Analyzers are required to be case insensitive. Information about
requirements for character case should be provided within the analysis
results, not by excluding results depending on the character case of
the input string. This design makes it easier to implement efficient
analysis operations for applications where character case does not
matter or matters only in some specific situations.
In order to improve reusability of code and to allow external
applications to take advantage of this feature it is best to use the
same set of keys and same structure for values where possible. This
document describes the guidelines that implementors of Analyzer
components are recommended (but not required) to follow when they
implement this feature.
Some analyzers may produce attributes that are expensive to create
and are not necessary for linguistic operations performed within
libvoikko. The analyzers are advised to produce these attributes
only when parameter "fullMorphology" is set to "true".

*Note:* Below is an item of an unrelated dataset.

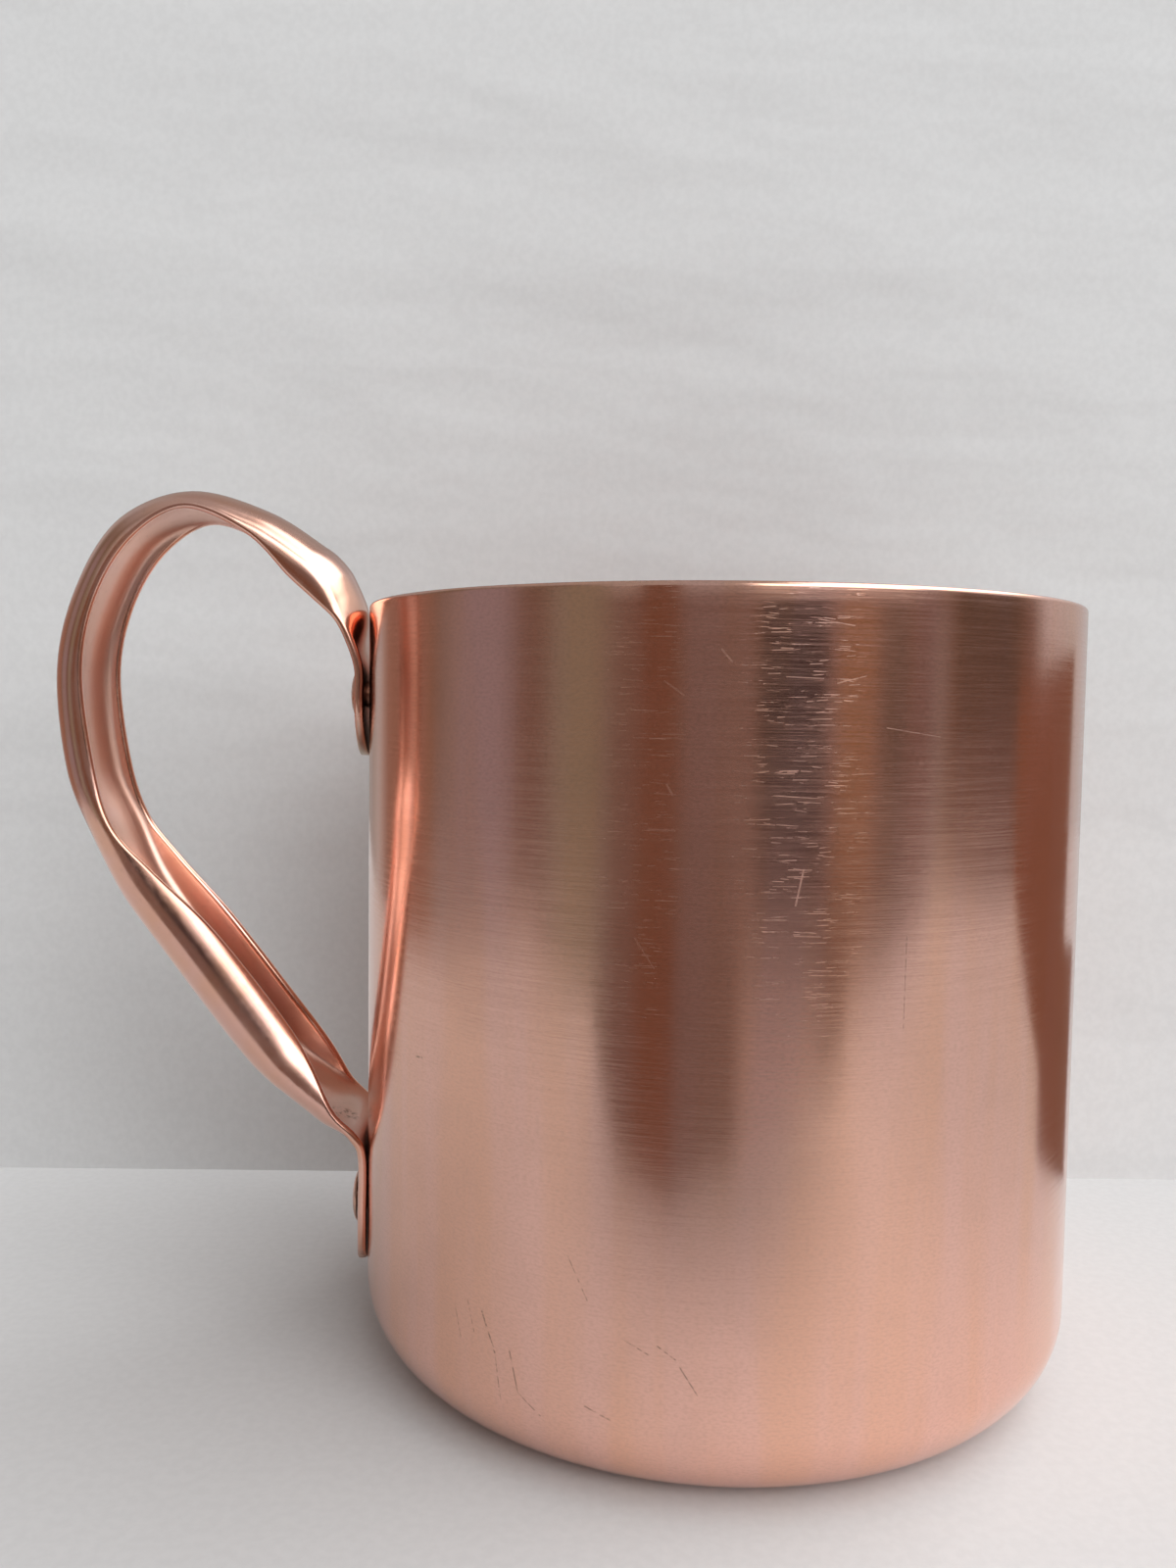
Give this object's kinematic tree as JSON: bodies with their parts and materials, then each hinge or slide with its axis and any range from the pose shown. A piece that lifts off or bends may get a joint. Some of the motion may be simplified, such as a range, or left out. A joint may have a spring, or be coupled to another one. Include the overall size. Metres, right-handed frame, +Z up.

Attributes common to all languages
==================================
The following attributes should be provided by all implementations of
Analyzer for all languages:
STRUCTURE
=========
This attribute describes morpheme boundaries, character case and
hyphenation restrictions for the word. The following characters
are used in the values of this attribute:
= Start of a new morpheme. This must also be present at the start
of a word.
- Hyphen. Word can be split in text processors after this character
without inserting an extra hyphen. If the hyphen is at morpheme
boundary, the boundary symbol = must be placed after the hyphen.
p Letter that is written in lower case in the standard form.
q Letter that is written in lower case in the standard form.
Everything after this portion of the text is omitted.